Without wishing to be too controversial..............
Hitler's rise to power should be seen against a backdrop of the post Great war politiking that went on. Germany was humbled and bled dry. Bankrupt and with no support from her neighbours the National Socialist Party offered prospects. and they delivered. Jobs appeared, admittedly for public works but employment nonetheless. The party pandered to the whims of society -demonising those they held responsible for their situation and the humilition suffered at Versailles.
Give a poor man money, food and self respect and you earn his respect.

moif said...

...or at the least his vote.

I don't disagree, indeed that is the classic explanation of why/how Hilter came to power.

But the thing is, I think there is more to it than just pooverity in Germany.
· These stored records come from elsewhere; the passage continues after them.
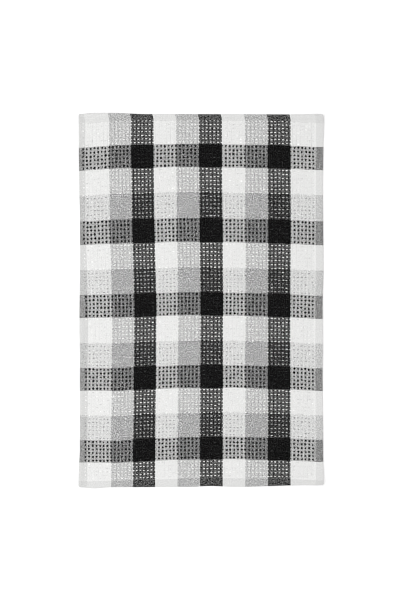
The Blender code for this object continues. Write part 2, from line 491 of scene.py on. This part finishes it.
for yarn in ("warp_yarn", "weft_yarn"):
    lightness = add_node(tree, "ShaderNodeAttribute", attribute_name=yarn)
    ramp = add_node(tree, "ShaderNodeValToRGB", {"Fac": lightness.outputs["Fac"]})
    ramp.color_ramp.interpolation = "CONSTANT"
    ramp.color_ramp.elements[0].color = colour(YARN_COLOURS[BLACK])
    ramp.color_ramp.elements[1].position = 0.75
    ramp.color_ramp.elements[1].color = colour(YARN_COLOURS[WHITE])
    ramp.color_ramp.elements.new(0.25).color = colour(YARN_COLOURS[GREY])
    shades[yarn] = (lightness.outputs["Fac"], ramp.outputs["Color"])
weft_share = add_node(tree, "ShaderNodeAttribute", attribute_name="weft_share")
threshold = add_node(
    tree,
    "ShaderNodeMath",
    {0: weft_share.outputs["Fac"], 1: WEFT_BY_SHARE, 2: WEFT_FROM},
    operation="MULTIPLY_ADD",
)
above = add_node(
    tree,
    "ShaderNodeMath",
    {0: shifted.outputs[0], 1: threshold.outputs[0]},
    operation="SUBTRACT",
)
weft_shows = add_node(
    tree,
    "ShaderNodeMapRange",
    {"Value": above.outputs[0], "From Min": -WEFT_EDGE, "From Max": WEFT_EDGE},
    interpolation_type="SMOOTHSTEP",
)
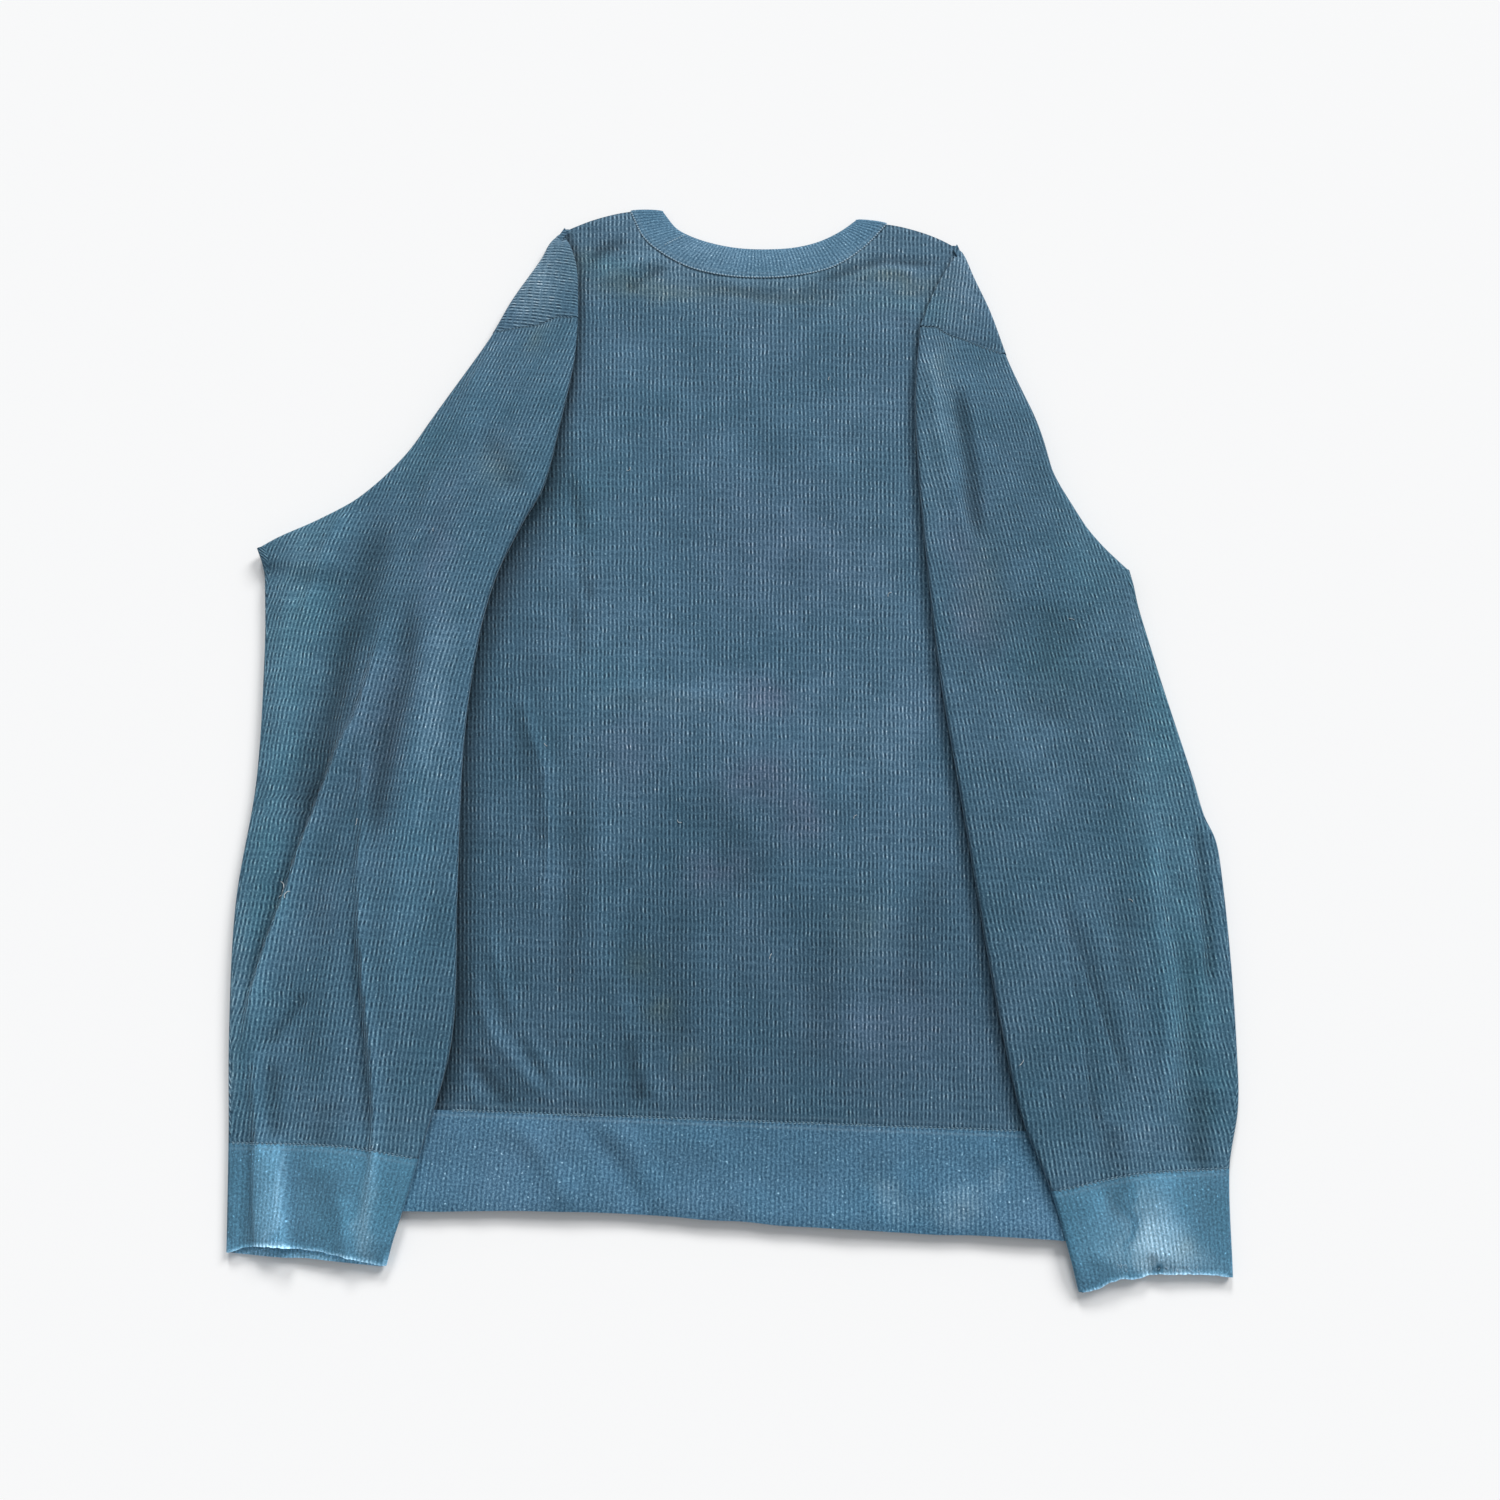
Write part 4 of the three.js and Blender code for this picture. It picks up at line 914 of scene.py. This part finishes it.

There were other nationalist/fascist parties in other countries too. The whole point of my 1936 posts is to look at the era as a whole because what I see is a global/western trend that reached disaster in Germany, but probably would have boiled over eventually else where if Germany hadn't gone first.

The trends in the arts, in politics and in western society were not that different in the UK than in Germany. Look at the boy scouts movement for example, look at Temare de Lempicka's paintings or the Bulldog Drummond novels. Every where in the western world there was a movement towards industrialized strength and uniformity. It doesn't even matter iof we're talking about communists or capitalsists. You can see it in Soviet propaganda posters just as easily as the posters for French shipping line companies or the Chrysler building and the Hoover dam.

What ever motivated the people in the 1930's had to have come from the decades preceding it and what ever that motivation/vision of the future was, it seems to have died in the post 1945 atmosphere.

marinergrim said...

The difference in Germany was that they were a humiliated nation and the Western European powers who had defeated them gloated over it - particulalry France.